FROM THE ESTUARY: The Hidden World In Front Of Us

By Brenda R. Jones

How we look at the world affects how we value the world. Sometimes a new perspective can bestow a refreshed beauty and uniqueness on what’s familiar or what we take for granted. In the first of a series of guest posts we call “From the Estuary,” retired EPA ecologist Brenda R. Jones shares her thoughts on what infrared photography can teach us about nature, with two photos taken at St. Marks National Wildlife Refuge in North Florida. – SSBG Staff


Landscape photography, since its inception, is often about documenting beautiful scenery to share with others. Today, stunning landscape photographs are everywhere, on billboards, on granola boxes and all over our socials. These two infrared images  present a different, almost fairy-tale like vision of otherwise normal landscapes.

An infrared photograph of a pine forest against a brilliant blue sky. All the trees appear bright pink.

Infrared light has longer wavelengths than visible light and cannot be seen by humans. Infrared photographs put the viewer in a place with aqua skies and cotton-candy trees. This altered visage is much like how some insects (beetles or mosquitoes) and vertebrates (some snakes and even vampire bats), for example, see light. The man walking through the pink forest further demonstrates how those animals might see people through their eyes.

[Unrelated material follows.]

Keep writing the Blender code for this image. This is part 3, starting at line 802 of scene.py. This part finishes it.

It is only through the use of specific technology that photography shows us how some species may experience their world. In this case, both images were made with Fujifilm X-T1 camera, whose sensor was converted to “see” infrared light at 590 nanometers. The images were processed in the digital darkroom to render their colorful appearance.


The really creative thing about infrared photography is that it is only limited by the eye and imagination of the photographer, who can process their images in many different ways.

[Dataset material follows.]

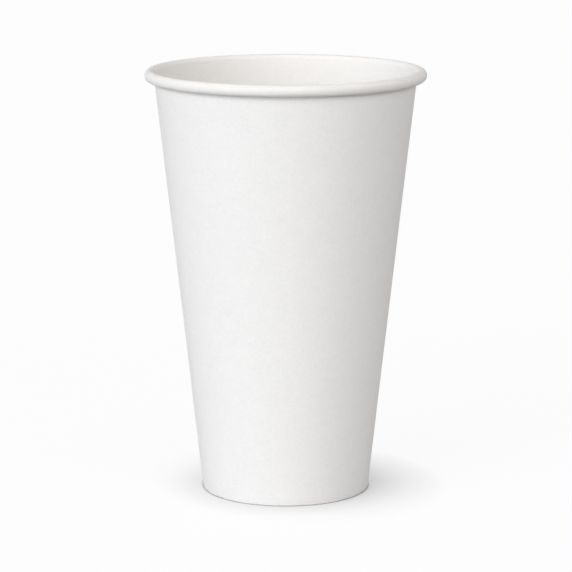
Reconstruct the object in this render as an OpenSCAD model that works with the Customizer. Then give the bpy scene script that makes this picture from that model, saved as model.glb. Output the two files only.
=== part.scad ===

So really, is this how some non-humans see their world? We don’t know and maybe never will. But it sure is fun to play around with light that we can’t see, isn’t it?

Brenda R. Jones, an ecologist retired from the U.S. Environmental Protection Agency, specialized in cleaning up contaminated sediments in the Great Lakes. Her passion for photography started when she received her first camera from her grandpa for her 5th birthday and she’s carried a camera with her ever since. Brenda focuses her camera primarily on landscapes, birds and macro photography. She added infrared photography recently and she looks forward to continuing her exploration of nature all over the world.